Il contenuto di un’ara funeraria
Le are funerarie romane, come quella di Caio Ofilio Ianuario, erano monumenti commemorativi destinati a onorare i defunti. Realizzate in marmo o in pietra, queste strutture avevano una funzione più complessa rispetto a un semplice cippo: contenevano al loro interno le ceneri del defunto, frutto del rito della cremazione, e spesso oggetti di accompagnamento.
All’interno di simili strutture potevano essere rinvenuti:
- Le ceneri del defunto, raccolte in un contenitore di piombo, ceramica o vetro, o direttamente depositate nella cavità interna dell’ara.
- Unguentari: piccoli contenitori in vetro o ceramica contenenti oli profumati e balsami. Alcuni unguentari, deformati dal calore della cremazione, sono stati ritrovati all’interno delle urne, a conferma del loro impiego nel rito e del loro collocamento accanto al corpo anche durante la combustione.
- Monete, offerte rituali, a volte interpretate come “obolo per Caronte”, il traghettatore infernale. Una singola moneta, collocata in bocca o accanto al defunto, aveva il compito simbolico di garantire il passaggio nell’aldilà.
- Oggetti personali: gioielli, anelli, specchi, piccoli amuleti, o strumenti legati all’identità e alla professione del defunto. Non è raro trovare, ad esempio, piccoli strumenti musicali o oggetti miniaturizzati con funzione votiva o simbolica.

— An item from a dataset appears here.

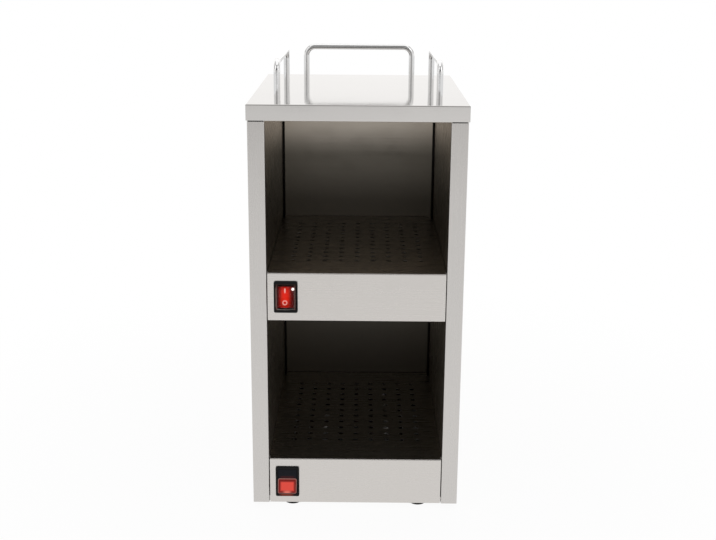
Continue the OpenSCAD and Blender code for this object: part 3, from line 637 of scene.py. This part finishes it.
def on_rocker(pivot, half, along):
    """Frame on one sloping half of a rocker, pressed in at the top: Z out of the plastic."""
    face = Matrix.Translation((0, -CROWN, 0)) @ Matrix.Rotation(half * TILT, 4, "X")
    stand = Matrix.Rotation(math.radians(90), 4, "X")
    return (
        Matrix.Translation(pivot)
        @ Matrix.Rotation(-TILT, 4, "X")
        @ face
        @ Matrix.Translation((0, 0, half * along))
        @ stand
    )


def bar_mark(width, height, thickness):
    """Upright stroke with round ends."""
    mesh = bmesh.new()
    bmesh.ops.create_cube(mesh, size=1.0)
    bmesh.ops.scale(mesh, vec=(width, height, thickness), verts=mesh.verts)
    upright = [
        e for e in mesh.edges
        if abs(e.verts[0].co.z - e.verts[1].co.z) > thickness / 2
    ]
    bmesh.ops.bevel(
        mesh, geom=upright, offset=width * 0.45, affect="EDGES", segments=5,
        profile=0.5, material=-1,
    )
    return mesh


def ring_mark(radius, stroke, thickness):
    """Flat ring, a small rectangle spun all the way round."""
    mesh = bmesh.new()
    corners = [
        mesh.verts.new((radius - stroke, 0, -thickness / 2)),
        mesh.verts.new((radius, 0, -thickness / 2)),
        mesh.verts.new((radius, 0, thickness / 2)),
        mesh.verts.new((radius - stroke, 0, thickness / 2)),
    ]
    section = mesh.faces.new(corners)
    geometry = list(section.verts) + list(section.edges)
    mesh.faces.remove(section)
    bmesh.ops.spin(
        mesh, geom=geometry, cent=(0, 0, 0), axis=(0, 0, 1), dvec=(0, 0, 0),
        angle=2 * math.pi, steps=48, use_merge=True,
    )
    return mesh


def marks(pivot, finish):
    """I and O on the upper rocker."""
    lamp = pivot - Vector((0.8 * mm, 0, 0))
    bar = bar_mark(1.6 * mm, 5.8 * mm, 0.16 * mm)
    bmesh.ops.transform(bar, matrix=on_rocker(lamp, 1, 8.0 * mm), verts=bar.verts)
    piece("mark_on", bar, finish, "upper_rocker")
    ring = ring_mark(3.0 * mm, 1.2 * mm, 0.16 * mm)
    bmesh.ops.transform(ring, matrix=on_rocker(lamp, -1, 6.8 * mm), verts=ring.verts)
    piece("mark_off", ring, finish, "upper_rocker")


# Room


def dark_end(x, y):
    """How far a direction points to the dark end of the room.

    The three results are for the dark core, the wide flank round it and the dark wall.
    """
    facing = (x * DARK_END[0] + y * DARK_END[1]) / (x * x + y * y).power(0.5)
    return facing.rise(0.75, 0.98), facing.rise(-1.0, 0.8), facing.rise(0.74, 0.90)


def floor():
    """Pale floor that stays white in the distance and keeps the shadow near by."""
    mesh = bmesh.new()
    bmesh.ops.create_circle(mesh, cap_ends=True, segments=96, radius=FLOOR_RADIUS)
    data = bpy.data.meshes.new("floor")
    mesh.to_mesh(data)
    mesh.free()
    made = bpy.data.objects.new("floor", data)
    bpy.context.scene.collection.objects.link(made)
    material = bpy.data.materials.new("pale_floor")
    data.materials.append(material)
    net = Network(material)
    net.tree.nodes.clear()
    seen = net.add("ShaderNodeLightPath", output="Is Camera Ray")
    glossy = net.add("ShaderNodeLightPath", output="Is Glossy Ray")
    through = net.add("ShaderNodeLightPath", output="Is Transmission Ray")
    place = net.add("ShaderNodeTexCoord", output="Object")
    away = net.add("ShaderNodeVectorMath", {"operation": "LENGTH"}, [place], output="Value")
    x, y, z = net.split(place)
    core, flank, wall = dark_end(x, y)

    # How much darker steel sees the floor: at the dark end of the room, in front, at the sides
    beyond = 1 - y.rise(-4.9, -4.2)
    dark = beyond * (core * 0.5 + flank * 0.24)
    dip = (1 - y.rise(-0.85, -0.5)) * y.rise(-3.4, -2.2) * 0.03
    sides = away.rise(0.6, 4.0) * (1 - wall) * (1 - beyond) * 0.2
    lean = x.rise(-0.5, 0.5) * (1 - y.rise(-3.5, -1.5)) * 0.06
    level = 1 - glossy * (dark + dip + sides - lean)

    # White paper with the shadow, under a share of even white all round the cabinet
    speckle = net.add("ShaderNodeTexNoise", None, {"Vector": place, "Scale": 320.0})
    paper = net.add(
        "ShaderNodeBsdfDiffuse", None,
        {"Color": net.blend(speckle, grey(0.83), grey(0.85))},
    )
    shine = net.add("ShaderNodeEmission", None, {"Strength": level})
    under_x = 1 - abs(x).rise(0.105, 0.135)
    under_y = y.rise(-0.148, -0.125) * (1 - y.rise(0.14, 0.175))
    white = (0.95 + away.rise(0.25, 0.9) * 0.05) * (1 - under_x * under_y)
    share = seen.most(glossy).most(through) * white
    mixed = net.add("ShaderNodeMixShader", None, [share, paper, shine])
    net.add("ShaderNodeOutputMaterial", None, [mixed])


def world():
    """White to the camera. The room behind the camera is dark, as metal shows it."""
    room = bpy.data.worlds.new("studio")
    bpy.context.scene.world = room
    net = Network(room)
    net.tree.nodes.clear()
    seen = net.add("ShaderNodeLightPath", output="Is Camera Ray")
    way = net.add("ShaderNodeTexCoord", output="Generated")
    x, y, z = net.split(way)
    core, flank, wall = dark_end(x, y)
    low = 1 - z.rise(0.16, 0.3)
    back = y.rise(0.1, 0.7)
    side = abs(x).rise(0.6, 1.0) * z.rise(0.1, 0.2) * (1 - z.rise(0.2, 0.7))
    ceiling = z.rise(0.6, 0.85)
    plain = 0.68 + low * (1 - back) * 0.29 + back * 0.44 - side * 0.25
    end = core * (1 - z.rise(0.7, 0.9)) * 0.45 + flank * low * 0.08
    wall = wall * z.rise(0.16, 0.26) * (1 - z.rise(0.42, 0.65)) * 0.88
    level = plain * (1 - ceiling * 0.6) * (1 - wall.most(end))
    room_light = net.add(
        "ShaderNodeBackground", None, {"Color": grey(1.0, 0.01), "Strength": level},
    )
    white = net.add("ShaderNodeBackground", None, {"Color": grey(1.0), "Strength": 1.0})
    mixed = net.add("ShaderNodeMixShader", None, [seen, room_light, white])
    net.add("ShaderNodeOutputWorld", None, [mixed])


def softbox(name, at, width, height, level):
    """Area lamp of an even brightness that points at the cabinet, unseen by the camera."""
    data = bpy.data.lights.new(name, "AREA")
    data.shape = "RECTANGLE"
    data.size = width
    data.size_y = height
    data.energy = level * math.pi * width * height
    made = bpy.data.objects.new(name, data)
    made.location = at
    made.rotation_euler = (Vector(AIM) - Vector(at)).to_track_quat("-Z", "Y").to_euler()
    made.visible_camera = False
    bpy.context.scene.collection.objects.link(made)


camera()
world()
floor()
softbox("overhead", (0, 0.1, 2.2), 2.4, 2.4, 0.88)
softbox("left_front", (-1.5, -1.5, 1.7), 1.1, 1.4, 0.95)
softbox("right_front", (1.5, -1.5, 1.7), 1.1, 1.4, 0.95)
bpy.context.scene.view_settings.view_transform = "Standard"

cap_sheet = rolled_sheet("cap_sheet", "x", 0.53, 0.07, 0.03, nowhere, score=0.4)
deck_sheet = rolled_sheet("deck_sheet", "x", 0.60, 0.28, 0.045, deck_top, DECK_SHADES)
side_sheet = rolled_sheet(
    "side_sheet", "z", 0.575, 0.28, 0.035, inner_wall, SIDE_SHADES, hollow(side_y),
)
back_sheet = rolled_sheet("back_sheet", "z", 0.60, 0.30, 0.035, nowhere, gaps=hollow(back_y))
inner_sheet = rolled_sheet("inner_sheet", "x", 0.50, 0.33, 0.05, everywhere)
zinc = plated()
black = moulded("black_moulding", (0.007, 0.007, 0.007), 0.26, shine=0.12)
gland = moulded("gland_moulding", (0.020, 0.020, 0.021), 0.42)
phenolic = moulded("phenolic", (0.030, 0.022, 0.018), 0.45)
soft_black = rubber()
brass = stamped_brass()
sheath = heated_sheath()
steatite = ceramic()
sleeve = braided_sleeve()
rod = polished_rod()

dress(cap_sheet, "top_cap")
dress(deck_sheet, "upper_deck", "lower_deck")
dress(side_sheet, "left_side_panel", "right_side_panel")
dress(back_sheet, "back_panel", "bottom_plate")
dress(inner_sheet, "inner_back_panel", "ceiling_panel", "upper_deck_cover")
dress(rod, "side_rail_left", "side_rail_right", "back_rail")
dress(
    zinc, "rail_screws", "rail_washers", "foot_screws", "foot_nuts", "bottom_plate_screws",
    "back_panel_screws", "deck_cover_screws", "deck_rivets", "thermostat_studs",
    "element_bars_upper", "element_bars_lower", "element_clips_upper", "element_clips_lower",
)
dress(
    soft_black, "foot_front_left", "foot_front_right", "foot_rear_left", "foot_rear_right",
    "gland_seal", "cable_grommet",
)
dress(black, "switch_frame_upper")
dress(lit_frame(lower_pivot), "switch_frame_lower")
dress(dark_rocker(lower_pivot), "rocker_lower")
dress(gland, "cable_gland", "gland_nut", "gland_locknut")
dress(lit_rocker(upper_pivot), "rocker_upper")
dress(lit_lens(lower_pivot), "rocker_lens_lower")
dress(clear_cover(upper_pivot), "splash_cover_upper")
dress(
    brass, "switch_terminals_upper", "switch_terminals_lower", "terminal_block_clamps",
    "earth_stud",
)
dress(sheath, "heating_element_upper", "heating_element_lower")
dress(steatite, "element_terminals_upper", "element_terminals_lower", "terminal_block")
dress(phenolic, "thermostat_upper", "thermostat_lower")
dress(sleeve, "wiring_upper", "wiring_lower")

marks(upper_pivot, printed_mark())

Il fatto che qualcuno abbia forzato l’ara per depredarla mostra quanto questo tipo di monumenti funerari, anche se non sempre contenevano veri e propri tesori, fossero percepiti come potenzialmente ricchi di oggetti preziosi.
Guardate i fori nel coperchio. A che servivano?

Le are erano sia altari destinati al culto che, in alcuni casi, strutture di devozione familiari che potevano contenere le ceneri del defunto. La parte superiore delle are presentava una superficie piana o, talvolta, un incavo: si trattava della zona destinata ad accogliere la fiamma rituale, cuore simbolico e funzionale della cerimonia. altri casi si trovavano fori di scolo, destinati al versamento delle libagioni, che appaiono sulle mensae sepulcrales, i tavolini votivi funerari.
Quindi è probabile che anche questi fori servissero per versare unguenti o vini profumatissimi all’interno del cilindro cavo racchiuso nel parallelepipedo.
Le superfici laterali delle are erano ornate da rilievi raffiguranti gli strumenti del rito: la patera, una scodella larga e poco profonda utilizzata per spargere i liquidi sull’altare, e l’urceus, – la vediamo anche qui – una piccola brocca che conteneva la sostanza da versare. La parte frontale, infine, accoglieva l’epigrafe dedicatoria oppure immagini figurate, completando così la funzione comunicativa e rituale del monumento.
Chi era Caio Ofilio Ianuario?
Il nome inciso sull’altare – Caio Ofilio Ianuario – rappresenta oggi uno dei pochi elementi tangibili della sua identità. Eppure, questo nome ci apre uno spiraglio sulla storia della gens Ofilia, o Ofillia, una famiglia plebea romana.
Il nomen Ofilius è documentato già in epoca repubblicana, forse di origine osca o sannitica, e compare sia a Roma che in Campania. Alcuni membri noti della gens furono attivi durante le guerre sannitiche. Tra questi, si ricorda un Ofilius Calavius, leader campano, e soprattutto Aulo Ofilio, celebre giurista del I secolo a.C., in rapporti con Giulio Cesare e Cicerone.
Il nome Ianuarius, utilizzato come cognomen, è legato al mese di gennaio e alla figura del dio Giano, e ricorre in ambito romano soprattutto tra liberti o famiglie di origini servili, diventati successivamente cittadini romani. Non è da escludere, quindi, che Caio Ofilio Ianuario fosse un liberto, o figlio di liberti, che aveva raggiunto uno status tale da permettergli una sepoltura lungo la prestigiosa via Appia, “regina viarum”.
Un’archeologia partecipata
Lo scavo di via Appia Antica 39 si inserisce in un progetto archeologico più ampio, guidato dall’archeologa Rachele Dubbini dell’Università di Ferrara. Caratteristica distintiva del progetto è l’archeologia partecipata, che coinvolge attivamente cittadini, appassionati, studenti e studiosi, in un dialogo continuo tra ricerca e divulgazione.
Attraverso questo approccio, il lavoro sul campo diventa anche occasione di racconto e costruzione condivisa della memoria collettiva. E così, ogni frammento ritrovato – come il coperchio dell’ara di Ianuario – diventa non solo un oggetto da studiare, ma un testimone che parla alle generazioni presenti.